Leaving New Orleans in the fall of 1989, I assumed I’d be back for a career there, following the obvious progression from youthful writer of long, deeply moving features to whiz-bang young novelist to learned gray sage. That never happened, for various reasons, though I did return for a second summer as an intern, and I did get to write some of those features. OK, at least they were long — I’m not sure about the “deeply moving” part.
I’d never imagined that I’d wind up in Washington, D.C. working for trade publication specializing in indoor air quality, of all things. The subject was about as exciting as I’d expected, but it was invaluable experience — I wrote more than 20 stories a week sometimes, learned the basics of laying out a paper and always had to think of what we did as a business. I had no inkling that from there I’d wind up in New York City, rewriting skeletal wire copy about something called mortgage-backed securities for an online experiment started by the Wall Street Journal. (In 1989 I doubt I’d even heard of the Internet.) I had not the faintest idea that my WSJ.com stint would turn into 13 years of being a reporter and an editor and a manager and a projects guy, that I’d get to write a weekly column about technology and a daily one about sportswriting, and that I’d be given an education by way of never-ending experiment in making a newspaper work in the online world. I didn’t dream that being a New York Mets fan could lead to blogging about that team for a surprisingly large audience that would become a cherished community. Nor could I have imagined that I’d find my way to EidosMedia, where I’d work with world-class technology to produce newspapers for a new era and help editors at those newspapers work more efficiently to meet that era’s challenges and find its opportunities.
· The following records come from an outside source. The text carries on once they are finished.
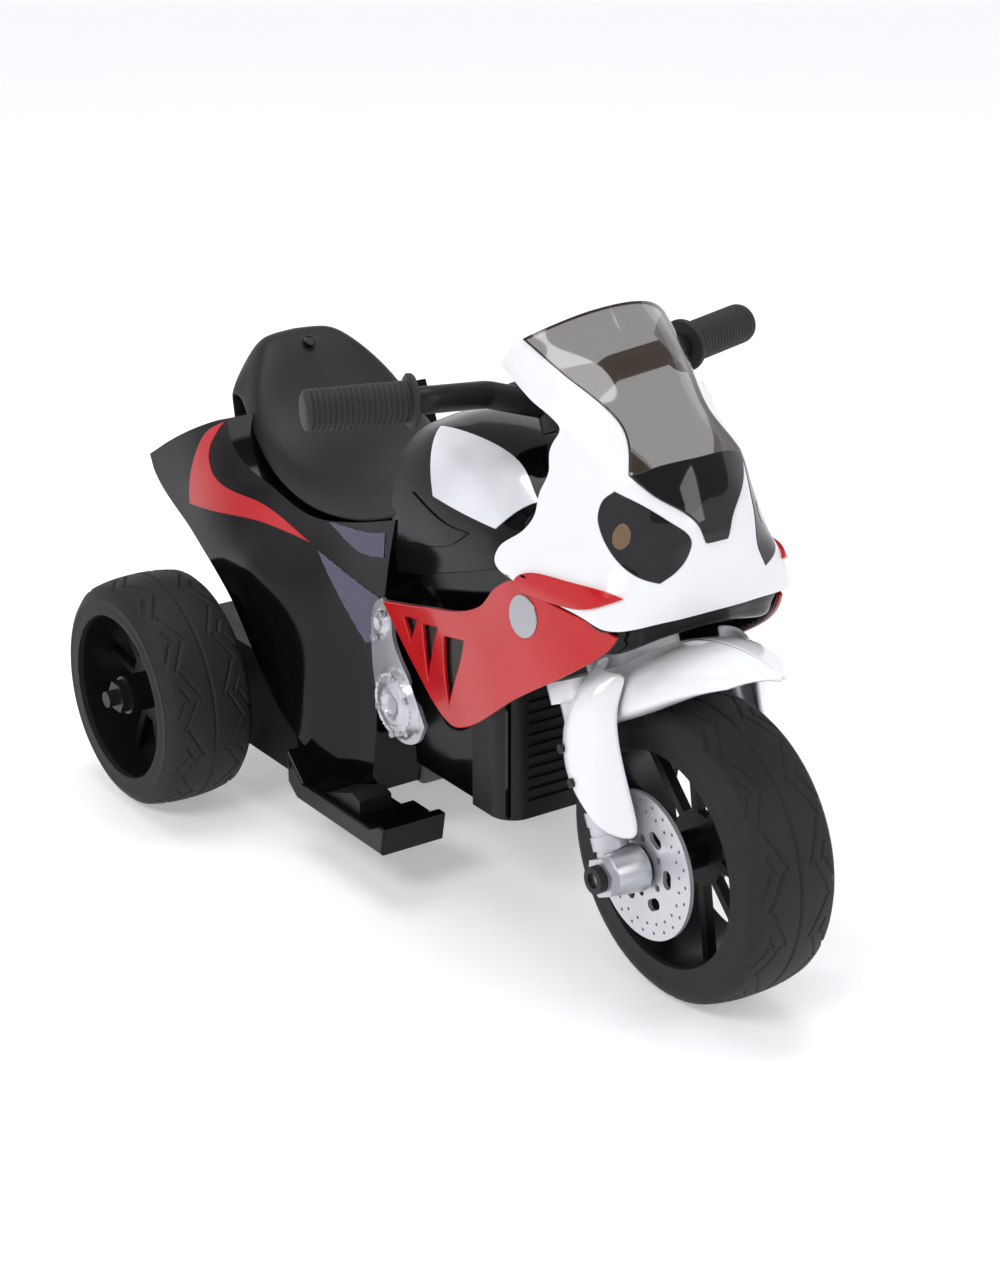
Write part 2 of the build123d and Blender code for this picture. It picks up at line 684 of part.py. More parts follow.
# The gearbox is a box with an open right side; its pin carries the double gear.
case_wall = 2
case_left_y = drive_gear_y + 3
case_right_y = double_gear_y - gear_width - 3
case_back = rear_axle_x - 30
case_front = pinion_x + 12
case_half_height = 29
with BuildPart() as gearbox_case:
    with BuildSketch(side(case_left_y)):
        with Locations(((case_back + case_front) / 2, gear_z)):
            Rectangle(case_front - case_back, 2 * case_half_height)
    extrude(amount=case_left_y - case_right_y)
    with BuildSketch(side(case_left_y - case_wall)):
        with Locations(((case_back + case_front) / 2, gear_z)):
            Rectangle(case_front - case_back - 2 * case_wall, 2 * (case_half_height - case_wall))
    extrude(amount=case_left_y - case_right_y - 2 * case_wall, mode=Mode.SUBTRACT)
    with BuildSketch(side(case_left_y)):
        with Locations((double_gear_x, gear_z)):
            Circle(gear_pin_r)
    extrude(amount=case_left_y - case_right_y)
    with BuildSketch(side(case_left_y + 1)):
        with Locations((rear_axle_x, gear_z)):
            Circle(hub_sleeve_r + clear_gap)
    extrude(amount=case_wall + 2, mode=Mode.SUBTRACT)
    with BuildSketch(side(case_right_y + case_wall + 1)):
        with Locations((rear_axle_x, gear_z)):
            Circle(rear_axle_r + seat_gap)
        with Locations((pinion_x, gear_z)):
            Circle(motor_shaft_r + 3)
    extrude(amount=case_wall + 2, mode=Mode.SUBTRACT)
keep("gearbox_case", gearbox_case)

motor_r, motor_length = 14, 38
with BuildPart() as motor:
    with BuildSketch(side(case_right_y - seat_gap)):
        with Locations((pinion_x, gear_z)):
            Circle(motor_r)
    extrude(amount=motor_length)
    fillet(motor.edges().filter_by(GeomType.CIRCLE), radius=1.5)
    with BuildSketch(side(case_right_y + 1)):
        with Locations((pinion_x, gear_z)):
            Circle(motor_shaft_r + running_gap)
    extrude(amount=motor_length - 10, mode=Mode.SUBTRACT)
keep("motor", motor)

# ---- Battery, control board and speaker inside the body ----
battery_x, battery_w, battery_h = 47, 70, 100
battery_centre = middle(0.353)
battery_base = floor_z + body_wall
with BuildPart() as battery:
    with BuildSketch(Plane.XY.offset(battery_base)):
        with Locations((battery_centre, 0)):
            RectangleRounded(battery_x, battery_w, 3)
    extrude(amount=battery_h)
    with BuildSketch(Plane.XY.offset(battery_base + battery_h)):
        with Locations((battery_centre - 18, -14), (battery_centre - 18, 14)):
            Rectangle(1, 5)
    extrude(amount=6)
keep("battery", battery)

board_t = 1.6
with BuildPart() as control_board:
    with BuildSketch(Plane.XY.offset(battery_base + battery_h)):
        with Locations((battery_centre + 3, 0)):
            Rectangle(38, 46)
    extrude(amount=board_t)
    with BuildSketch(Plane.XY.offset(battery_base + battery_h + board_t)):
        with Locations((battery_centre + 12, 10)):
            Rectangle(15, 12)
        with Locations((battery_centre + 4, -12)):
            Rectangle(10, 10)
    extrude(amount=9)
keep("control_board", control_board)

# ---- Front housing: the black box behind the front wheel, with its ribbed shroud ----
front_half_width = 56
shroud_t = 4
shroud_x = front(-134)
shroud_bottom = 78
front_top = [(body_front_x + panel_gap, 256), (front(-140), 262), (front(-118), 268)]
with BuildPart() as front_housing:
    with BuildSketch(side(front_half_width)):
        outline([(body_front_x + panel_gap, shroud_bottom + 2), (shroud_x - shroud_t, shroud_bottom + 2),
                 (shroud_x - shroud_t, 190), (front(-118), 200)] + front_top[::-1])
    extrude(amount=2 * front_half_width)
    with BuildSketch(side(front_half_width - body_wall)):
        outline([(body_front_x + panel_gap + body_wall, shroud_bottom + 2 + body_wall),
                 (shroud_x - shroud_t - body_wall, shroud_bottom + 2 + body_wall),
                 (shroud_x - shroud_t - body_wall, 190 + body_wall), (front(-118) - body_wall, 202),
                 (front(-118) - body_wall, 262), (body_front_x + body_wall + panel_gap, 253)])
    extrude(amount=2 * (front_half_width - body_wall), mode=Mode.SUBTRACT)
    with BuildSketch(steering.offset(bridge_bottom)):
        Circle(column_r + seat_gap)
    extrude(amount=column_top, mode=Mode.SUBTRACT)
    add(body_block(-panel_gap), mode=Mode.SUBTRACT)

rib_pitch = 8
with BuildPart() as belly_shroud:
    with BuildSketch(Plane.XY.offset(shroud_bottom)):
        with Locations((shroud_x - 30, 0)):
            RectangleRounded(60, 2 * (front_half_width + shroud_t), 18)
    extrude(amount=112)
    with BuildSketch(Plane.XY.offset(shroud_bottom + 2)):
        with Locations((shroud_x - shroud_t - 60, 0)):
            Rectangle(120, 2 * front_half_width)
    extrude(amount=120, mode=Mode.SUBTRACT)
    with BuildSketch(Plane.XY.offset(shroud_bottom - 1)):
        with Locations((shroud_x - 60 - 40, 0)):
            Rectangle(120, 3 * front_half_width)
    extrude(amount=120, mode=Mode.SUBTRACT)
    with BuildSketch(ahead(shroud_x - 1.5)):
        with Locations((0, shroud_bottom + 58)):
            with GridLocations(0, rib_pitch, 1, 12):
                Rectangle(84, 3)
    extrude(amount=5, mode=Mode.SUBTRACT)
keep("belly_shroud", belly_shroud)

speaker_r = 20
with BuildPart() as speaker:
    with BuildSketch(side(front_half_width - body_wall)):
        with Locations((middle(0.55), 150)):
            Circle(speaker_r)
    extrude(amount=5)
    with BuildSketch(side(front_half_width - body_wall - 5)):
        with Locations((middle(0.55), 150)):
            Circle(speaker_r - 2)
    extrude(amount=12, taper=20)
keep("speaker", speaker)

# ---- Footrests, the sprung pedal on the right one, and its switch ----
rest_inner, rest_outer = 62, 112
rest_back, rest_front = middle(0.275), middle(0.555)
rest_bottom, rest_top = 39, 54
with BuildPart() as footrest_left:
    with BuildSketch(side(rest_outer)):
        outline([(rest_back, 48), (rest_back + 12, rest_bottom), (rest_front - 4, rest_bottom),
                 (rest_front, rest_top + 6), (rest_front - 8, rest_top + 6), (rest_front - 20, rest_top),
                 (rest_back + 20, rest_top), (rest_back, 72)])
    extrude(amount=rest_outer - rest_inner)
    fillet(footrest_left.faces().sort_by(Axis.Y)[-1].edges(), radius=2)
    add(body_block(-seat_gap), mode=Mode.SUBTRACT)
with BuildPart() as rest_block:
    mirror(footrest_left.part, about=Plane.XZ)
keep("footrest_left", footrest_left)

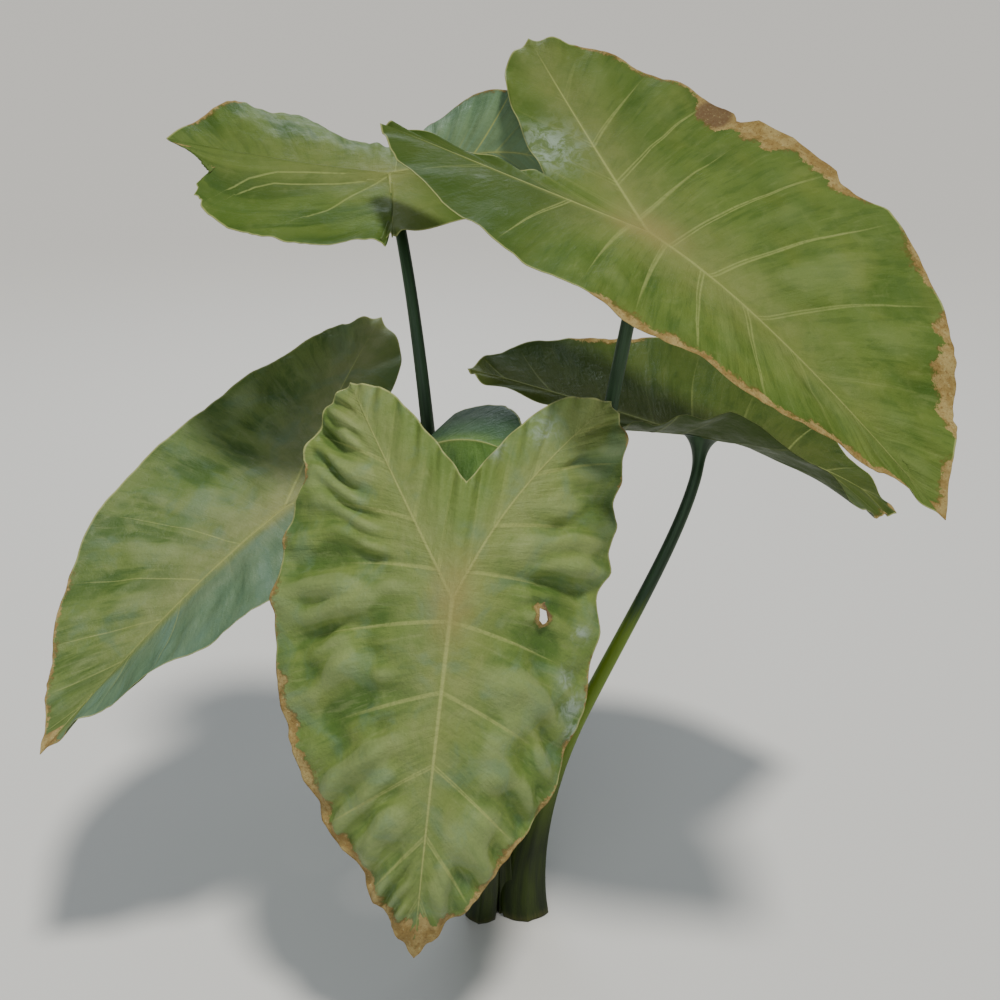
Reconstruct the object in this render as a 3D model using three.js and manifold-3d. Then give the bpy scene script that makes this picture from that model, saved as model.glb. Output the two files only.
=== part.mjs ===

My 20-year-old self would have found that career path bizarre, but then it’s a rare 20-year-old who understands that most career paths will have plenty of unexpected loops and turns.
Anyway, it all began in New Orleans in 1989. Now, in New Orleans in 2009, I’ll be eager to get some clues about where this industry is going. But I’ll also, inevitably, be thinking back to how I began, in that same place, literally half my lifetime ago.